I hope this topic isn’t completely out of place here; otherwise feel free to close it and point me to the right forum / platform.

So, you have a 3D grid and need to find out which vertices belong to which voxel in the grid? Did I understand your description correctly?

Not quite. I do know how to assign a voxel given the coordinates ( I do that in the 1st approach I mentioned). My problem is how to structure the data, to gain better performance.
To break it down I have the following steps:
a) load data from file
b) determine voxels of data points (the point you mentioned)
c) pack the data in a structure (retaining the voxel information)
d) send the data to the GPU
a & b are clear to me. My problem is with c & d, meaning how to structure and send the data to the GPU, so that I get better performance.
The approaches I mentioned in the original post should (theoretically) use different methods of structuring the data resulting in higher performance (read/copy times).
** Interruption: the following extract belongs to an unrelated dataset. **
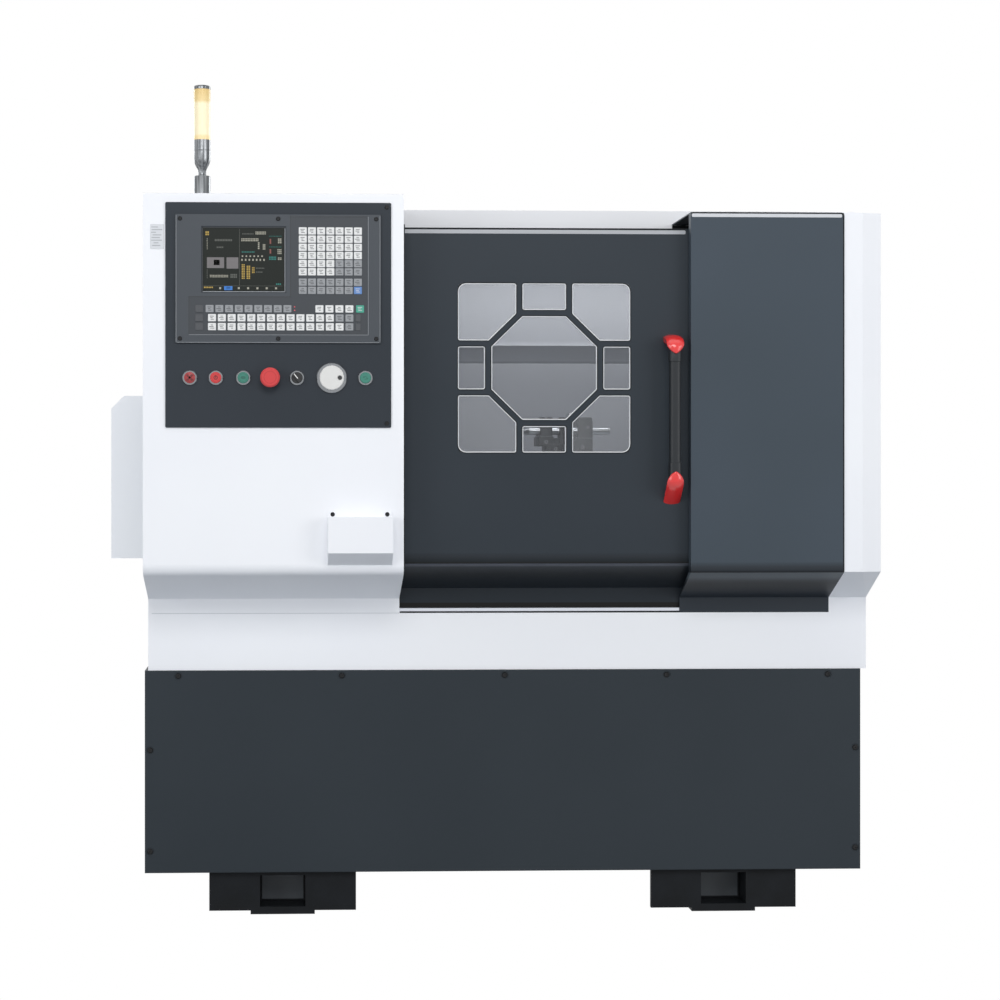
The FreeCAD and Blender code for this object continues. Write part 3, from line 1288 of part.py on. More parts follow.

It is not clear to me what you mean by “to gain better performance”. Getting better performance where?

For starters, I would load the data to the gpu after step a).
Then sort the list of vertices by voxel ids on the gpu.

Yes, exactly; sorting on the GPU would be faster. (That’s what I meant with my ill advised approaches).
The point where I’m not sure is what to use to sort the data. This data (once sorted) is constant for me and used in all following calculations. The idea is to store and access the data (GPU side) most elegantly, so that I can use the highest possible problem size (amount of vertices) for the calculation. From what I read textures are the thing to go to for that; consequently I thought about storing that data in a texture. From here on I’m confused:
I get how to read and write from basic textures; but what I don’t find online is an explanation what texture should be used in this case (1D … 3D), if that would even yield faster reads or if it has any impact on the data size I can use.